I've interviewed people both as an employee of a large company and as the owner of a small company. The number one quality that I look for is a balanced personality between 'visionary' and 'tinkerer'.

If you have too much visionary, you get a system built like Twitter. (If you haven't read any of it, half of their early descriptions of their engineering instruction will lead most admin types to do a facepalm and head for the bar.) If you have too much tinkerer, you have 200 awesome systems in various states of disrepair all over the place, and all your web sites are running on one ten year old box running BSD 4.2 under the sysadmin's desk.
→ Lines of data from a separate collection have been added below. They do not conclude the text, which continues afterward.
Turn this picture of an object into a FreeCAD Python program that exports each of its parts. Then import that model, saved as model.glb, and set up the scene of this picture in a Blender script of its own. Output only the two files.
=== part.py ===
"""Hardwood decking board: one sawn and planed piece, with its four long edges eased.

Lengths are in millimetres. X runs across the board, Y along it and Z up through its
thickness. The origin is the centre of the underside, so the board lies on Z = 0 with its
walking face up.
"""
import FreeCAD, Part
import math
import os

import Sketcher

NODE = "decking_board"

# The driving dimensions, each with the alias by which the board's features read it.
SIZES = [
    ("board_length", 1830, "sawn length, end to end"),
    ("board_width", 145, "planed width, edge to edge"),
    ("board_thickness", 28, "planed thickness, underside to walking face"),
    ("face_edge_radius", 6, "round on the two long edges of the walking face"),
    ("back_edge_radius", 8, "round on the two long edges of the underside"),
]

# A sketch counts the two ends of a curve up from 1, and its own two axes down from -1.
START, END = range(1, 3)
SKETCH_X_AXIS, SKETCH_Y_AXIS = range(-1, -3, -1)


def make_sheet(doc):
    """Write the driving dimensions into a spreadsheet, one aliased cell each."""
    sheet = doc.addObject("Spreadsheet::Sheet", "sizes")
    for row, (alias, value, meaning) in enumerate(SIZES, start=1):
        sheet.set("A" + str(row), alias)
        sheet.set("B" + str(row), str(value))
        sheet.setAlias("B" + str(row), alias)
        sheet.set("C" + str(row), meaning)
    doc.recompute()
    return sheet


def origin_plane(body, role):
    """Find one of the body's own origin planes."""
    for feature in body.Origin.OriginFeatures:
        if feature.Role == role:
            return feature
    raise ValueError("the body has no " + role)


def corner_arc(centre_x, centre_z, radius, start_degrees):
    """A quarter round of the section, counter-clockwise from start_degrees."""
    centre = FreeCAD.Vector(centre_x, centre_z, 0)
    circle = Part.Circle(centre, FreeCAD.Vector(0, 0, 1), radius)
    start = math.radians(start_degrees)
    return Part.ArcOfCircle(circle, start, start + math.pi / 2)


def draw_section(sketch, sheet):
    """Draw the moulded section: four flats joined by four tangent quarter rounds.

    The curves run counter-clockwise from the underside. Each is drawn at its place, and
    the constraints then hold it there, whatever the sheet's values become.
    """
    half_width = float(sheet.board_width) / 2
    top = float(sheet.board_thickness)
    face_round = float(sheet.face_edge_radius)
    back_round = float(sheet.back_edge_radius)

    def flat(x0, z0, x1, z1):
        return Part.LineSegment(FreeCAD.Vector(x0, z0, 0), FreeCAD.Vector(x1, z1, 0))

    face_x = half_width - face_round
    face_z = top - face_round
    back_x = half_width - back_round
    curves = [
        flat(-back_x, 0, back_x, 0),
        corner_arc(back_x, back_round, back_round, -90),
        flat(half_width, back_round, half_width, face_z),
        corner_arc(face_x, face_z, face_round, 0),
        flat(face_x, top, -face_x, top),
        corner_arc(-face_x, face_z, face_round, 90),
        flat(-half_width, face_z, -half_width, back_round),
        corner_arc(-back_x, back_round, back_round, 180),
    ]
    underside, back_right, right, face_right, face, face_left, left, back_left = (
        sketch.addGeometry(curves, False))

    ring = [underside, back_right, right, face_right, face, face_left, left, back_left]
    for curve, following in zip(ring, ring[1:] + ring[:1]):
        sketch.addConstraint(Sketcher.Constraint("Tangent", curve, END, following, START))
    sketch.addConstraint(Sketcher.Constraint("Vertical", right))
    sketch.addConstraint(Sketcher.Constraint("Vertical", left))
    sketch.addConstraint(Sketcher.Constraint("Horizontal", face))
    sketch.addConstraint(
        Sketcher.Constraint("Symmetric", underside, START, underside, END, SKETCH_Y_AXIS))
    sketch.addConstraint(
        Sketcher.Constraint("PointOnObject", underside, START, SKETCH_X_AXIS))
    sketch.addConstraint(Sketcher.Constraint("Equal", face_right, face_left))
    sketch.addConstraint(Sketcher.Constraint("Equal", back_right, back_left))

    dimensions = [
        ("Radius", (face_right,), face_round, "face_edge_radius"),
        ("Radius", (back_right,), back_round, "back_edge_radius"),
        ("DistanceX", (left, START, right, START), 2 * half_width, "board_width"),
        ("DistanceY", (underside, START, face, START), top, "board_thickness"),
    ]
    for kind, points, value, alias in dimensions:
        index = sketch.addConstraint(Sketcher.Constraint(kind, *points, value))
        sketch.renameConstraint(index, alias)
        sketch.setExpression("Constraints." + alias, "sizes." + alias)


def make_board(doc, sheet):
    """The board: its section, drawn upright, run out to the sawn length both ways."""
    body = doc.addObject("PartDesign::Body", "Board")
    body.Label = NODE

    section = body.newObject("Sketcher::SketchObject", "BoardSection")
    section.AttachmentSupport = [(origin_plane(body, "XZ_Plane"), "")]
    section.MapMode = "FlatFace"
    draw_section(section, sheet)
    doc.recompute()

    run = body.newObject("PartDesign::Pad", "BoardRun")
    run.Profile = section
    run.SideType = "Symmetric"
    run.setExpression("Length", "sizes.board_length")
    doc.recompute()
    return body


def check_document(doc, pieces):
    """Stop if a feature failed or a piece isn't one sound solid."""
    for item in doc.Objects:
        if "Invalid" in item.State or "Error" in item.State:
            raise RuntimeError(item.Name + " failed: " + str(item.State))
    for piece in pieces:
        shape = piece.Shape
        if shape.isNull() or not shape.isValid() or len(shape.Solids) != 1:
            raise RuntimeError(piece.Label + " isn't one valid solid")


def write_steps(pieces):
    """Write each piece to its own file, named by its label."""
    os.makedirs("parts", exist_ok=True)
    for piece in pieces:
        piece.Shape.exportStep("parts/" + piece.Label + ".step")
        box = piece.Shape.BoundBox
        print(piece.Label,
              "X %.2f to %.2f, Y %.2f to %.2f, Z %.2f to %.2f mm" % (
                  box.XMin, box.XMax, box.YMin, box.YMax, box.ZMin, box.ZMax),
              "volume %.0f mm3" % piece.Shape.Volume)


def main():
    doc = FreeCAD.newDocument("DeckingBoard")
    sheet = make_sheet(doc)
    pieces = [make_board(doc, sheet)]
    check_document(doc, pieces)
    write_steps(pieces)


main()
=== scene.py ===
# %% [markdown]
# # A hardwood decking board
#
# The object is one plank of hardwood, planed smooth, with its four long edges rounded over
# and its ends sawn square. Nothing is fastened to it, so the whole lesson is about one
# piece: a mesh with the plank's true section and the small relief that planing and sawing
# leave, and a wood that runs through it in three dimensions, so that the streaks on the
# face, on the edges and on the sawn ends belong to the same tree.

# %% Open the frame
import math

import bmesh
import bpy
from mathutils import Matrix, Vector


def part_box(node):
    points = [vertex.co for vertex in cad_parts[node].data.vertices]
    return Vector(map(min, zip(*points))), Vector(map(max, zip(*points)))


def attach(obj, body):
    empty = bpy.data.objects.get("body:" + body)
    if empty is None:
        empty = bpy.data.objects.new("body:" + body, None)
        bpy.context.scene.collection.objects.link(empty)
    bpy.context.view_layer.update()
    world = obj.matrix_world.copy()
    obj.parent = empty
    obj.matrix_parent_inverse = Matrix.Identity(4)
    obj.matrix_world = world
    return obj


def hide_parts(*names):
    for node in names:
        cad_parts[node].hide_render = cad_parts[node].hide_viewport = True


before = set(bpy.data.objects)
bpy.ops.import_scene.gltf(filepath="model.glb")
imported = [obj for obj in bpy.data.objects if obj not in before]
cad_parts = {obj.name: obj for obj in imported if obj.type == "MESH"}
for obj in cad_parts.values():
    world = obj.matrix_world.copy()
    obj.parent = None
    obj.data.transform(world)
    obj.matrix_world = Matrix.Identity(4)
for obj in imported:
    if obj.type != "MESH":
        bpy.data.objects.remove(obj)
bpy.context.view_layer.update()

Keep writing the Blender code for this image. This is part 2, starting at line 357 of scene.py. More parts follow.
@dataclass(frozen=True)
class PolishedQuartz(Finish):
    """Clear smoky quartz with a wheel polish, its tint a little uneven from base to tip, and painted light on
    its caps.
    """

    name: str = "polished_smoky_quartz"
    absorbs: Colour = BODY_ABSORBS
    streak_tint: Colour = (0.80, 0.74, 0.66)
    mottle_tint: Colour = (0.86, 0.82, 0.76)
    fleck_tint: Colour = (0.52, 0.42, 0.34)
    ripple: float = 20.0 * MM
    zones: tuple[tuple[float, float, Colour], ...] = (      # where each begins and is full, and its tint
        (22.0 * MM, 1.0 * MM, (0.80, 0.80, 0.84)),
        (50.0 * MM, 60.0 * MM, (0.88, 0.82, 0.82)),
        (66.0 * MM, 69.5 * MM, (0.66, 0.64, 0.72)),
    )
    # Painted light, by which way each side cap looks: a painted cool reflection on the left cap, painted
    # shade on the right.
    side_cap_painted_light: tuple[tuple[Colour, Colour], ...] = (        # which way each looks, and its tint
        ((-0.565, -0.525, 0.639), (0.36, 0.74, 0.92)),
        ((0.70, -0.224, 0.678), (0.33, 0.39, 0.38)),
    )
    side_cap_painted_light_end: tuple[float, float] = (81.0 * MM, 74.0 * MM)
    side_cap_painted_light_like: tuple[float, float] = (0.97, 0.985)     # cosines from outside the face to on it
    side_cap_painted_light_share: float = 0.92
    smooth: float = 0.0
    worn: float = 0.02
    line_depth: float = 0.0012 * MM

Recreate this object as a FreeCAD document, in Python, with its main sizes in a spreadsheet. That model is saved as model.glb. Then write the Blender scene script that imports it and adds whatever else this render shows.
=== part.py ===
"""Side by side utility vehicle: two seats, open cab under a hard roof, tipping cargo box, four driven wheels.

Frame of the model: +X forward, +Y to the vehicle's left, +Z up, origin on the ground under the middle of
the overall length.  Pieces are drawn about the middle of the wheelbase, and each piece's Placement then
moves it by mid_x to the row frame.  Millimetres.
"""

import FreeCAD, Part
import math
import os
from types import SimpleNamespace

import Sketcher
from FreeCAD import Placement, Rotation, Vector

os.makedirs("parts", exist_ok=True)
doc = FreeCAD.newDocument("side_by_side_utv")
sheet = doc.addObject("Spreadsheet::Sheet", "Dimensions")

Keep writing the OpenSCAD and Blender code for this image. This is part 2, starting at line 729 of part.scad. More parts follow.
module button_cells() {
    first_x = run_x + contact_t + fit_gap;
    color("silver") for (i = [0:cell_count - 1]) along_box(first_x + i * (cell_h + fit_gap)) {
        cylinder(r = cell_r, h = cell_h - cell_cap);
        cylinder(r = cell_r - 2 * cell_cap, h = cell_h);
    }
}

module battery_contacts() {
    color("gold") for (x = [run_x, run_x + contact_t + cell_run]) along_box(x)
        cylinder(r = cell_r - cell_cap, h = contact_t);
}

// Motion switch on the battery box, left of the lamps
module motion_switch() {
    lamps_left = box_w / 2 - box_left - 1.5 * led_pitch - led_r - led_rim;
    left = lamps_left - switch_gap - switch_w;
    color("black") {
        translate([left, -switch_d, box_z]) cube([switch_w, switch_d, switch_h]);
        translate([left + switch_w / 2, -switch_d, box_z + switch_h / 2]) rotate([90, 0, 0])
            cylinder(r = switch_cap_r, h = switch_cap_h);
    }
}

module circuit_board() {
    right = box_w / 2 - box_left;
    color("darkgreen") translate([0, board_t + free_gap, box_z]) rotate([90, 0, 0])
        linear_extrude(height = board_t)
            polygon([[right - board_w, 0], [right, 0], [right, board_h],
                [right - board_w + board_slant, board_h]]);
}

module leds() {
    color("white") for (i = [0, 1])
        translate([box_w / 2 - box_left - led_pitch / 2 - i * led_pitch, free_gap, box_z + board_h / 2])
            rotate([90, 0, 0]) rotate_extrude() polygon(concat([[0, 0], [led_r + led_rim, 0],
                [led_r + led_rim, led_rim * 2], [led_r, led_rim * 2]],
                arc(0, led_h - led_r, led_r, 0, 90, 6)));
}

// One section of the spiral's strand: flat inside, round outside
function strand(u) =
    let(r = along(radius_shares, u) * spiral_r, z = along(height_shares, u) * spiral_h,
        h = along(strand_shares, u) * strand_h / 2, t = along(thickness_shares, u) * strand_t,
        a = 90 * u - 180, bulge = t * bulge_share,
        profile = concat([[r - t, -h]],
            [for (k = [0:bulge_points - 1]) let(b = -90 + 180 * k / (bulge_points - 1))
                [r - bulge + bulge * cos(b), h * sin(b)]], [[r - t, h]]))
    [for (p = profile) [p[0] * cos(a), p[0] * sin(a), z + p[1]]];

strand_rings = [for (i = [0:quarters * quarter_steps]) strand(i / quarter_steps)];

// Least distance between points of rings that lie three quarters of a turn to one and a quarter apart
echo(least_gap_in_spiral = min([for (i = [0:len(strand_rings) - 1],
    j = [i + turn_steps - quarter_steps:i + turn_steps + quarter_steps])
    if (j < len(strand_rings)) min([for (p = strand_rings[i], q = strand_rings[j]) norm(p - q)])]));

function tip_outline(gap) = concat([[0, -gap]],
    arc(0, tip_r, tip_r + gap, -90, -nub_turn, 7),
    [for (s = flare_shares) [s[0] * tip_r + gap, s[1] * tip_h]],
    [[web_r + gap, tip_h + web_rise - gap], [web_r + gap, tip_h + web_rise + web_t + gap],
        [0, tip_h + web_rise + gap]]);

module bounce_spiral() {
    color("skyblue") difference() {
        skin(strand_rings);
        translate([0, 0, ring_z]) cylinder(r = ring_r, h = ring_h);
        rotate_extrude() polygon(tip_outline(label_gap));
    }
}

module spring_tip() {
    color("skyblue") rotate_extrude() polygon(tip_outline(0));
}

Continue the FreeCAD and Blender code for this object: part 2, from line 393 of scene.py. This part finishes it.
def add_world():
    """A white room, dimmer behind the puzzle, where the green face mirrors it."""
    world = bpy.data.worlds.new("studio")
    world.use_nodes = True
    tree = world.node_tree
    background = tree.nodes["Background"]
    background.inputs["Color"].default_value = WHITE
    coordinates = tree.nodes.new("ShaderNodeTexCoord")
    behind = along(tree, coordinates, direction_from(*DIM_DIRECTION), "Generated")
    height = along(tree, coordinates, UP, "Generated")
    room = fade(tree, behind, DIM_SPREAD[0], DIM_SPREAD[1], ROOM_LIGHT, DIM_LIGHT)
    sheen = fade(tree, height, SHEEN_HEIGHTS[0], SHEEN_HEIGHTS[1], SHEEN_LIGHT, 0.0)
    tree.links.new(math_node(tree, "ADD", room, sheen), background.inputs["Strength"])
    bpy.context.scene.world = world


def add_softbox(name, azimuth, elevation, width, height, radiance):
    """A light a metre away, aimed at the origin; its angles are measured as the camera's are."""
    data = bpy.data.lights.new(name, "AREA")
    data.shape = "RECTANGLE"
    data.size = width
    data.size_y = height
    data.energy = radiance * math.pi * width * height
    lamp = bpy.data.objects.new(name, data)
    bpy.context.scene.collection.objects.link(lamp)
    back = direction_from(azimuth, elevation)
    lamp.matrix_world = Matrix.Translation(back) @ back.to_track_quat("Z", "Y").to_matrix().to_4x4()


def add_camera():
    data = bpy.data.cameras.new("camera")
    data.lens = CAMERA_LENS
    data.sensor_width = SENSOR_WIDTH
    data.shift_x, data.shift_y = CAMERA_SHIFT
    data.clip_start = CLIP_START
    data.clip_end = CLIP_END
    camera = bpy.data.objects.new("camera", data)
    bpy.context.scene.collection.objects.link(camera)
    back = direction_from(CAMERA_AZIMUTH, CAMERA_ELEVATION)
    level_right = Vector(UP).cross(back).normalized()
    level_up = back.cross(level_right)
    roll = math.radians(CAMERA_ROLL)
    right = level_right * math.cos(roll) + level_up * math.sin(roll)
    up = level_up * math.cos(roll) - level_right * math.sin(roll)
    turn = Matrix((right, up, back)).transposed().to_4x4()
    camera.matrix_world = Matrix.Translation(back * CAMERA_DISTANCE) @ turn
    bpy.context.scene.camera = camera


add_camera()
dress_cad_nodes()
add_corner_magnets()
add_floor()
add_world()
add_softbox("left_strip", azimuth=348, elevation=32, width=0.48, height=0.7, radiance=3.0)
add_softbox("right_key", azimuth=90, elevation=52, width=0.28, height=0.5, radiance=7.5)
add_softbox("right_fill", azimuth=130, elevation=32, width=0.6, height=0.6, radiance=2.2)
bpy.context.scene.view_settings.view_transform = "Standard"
Flat-out, the best person that I ever hired was a guy with a dual Bachelor's degree in Religion and Philosophy from a small private college in Connecticut. He was creative, dedicated, intelligent, and persevered in the face of adversity. He was checking in code via tethered cell phone up until an hour before his first daughter was born. He's gone on to do amazing things and is now the community leader of a major PHP framework. Great guy.

The worst person I've ever worked with was a guy who was very steeped in the organization we both worked for. His dad worked there and he'd worked there since high school. There were at least a dozen times where I almost told him that if he didn't like his job, he should just quit and save the rest of us the headache. He was a tinkerer. And co-incidentally, a huge BSD and Gentoo fan.

Other than that, any sysadmin in a *nix role should be able to describe why this is funny.


I always ask the candidate to rate themselves from 1-10 on certain aspects of the position. Then, based upon that answer, I ask questions which match the level that they placed themselves.

If the position requires use of scripting I will always ask for examples and then in a second interview give them a scenario and ask them to automate their response. I just need to be sure that their approach isn't cookie cutter.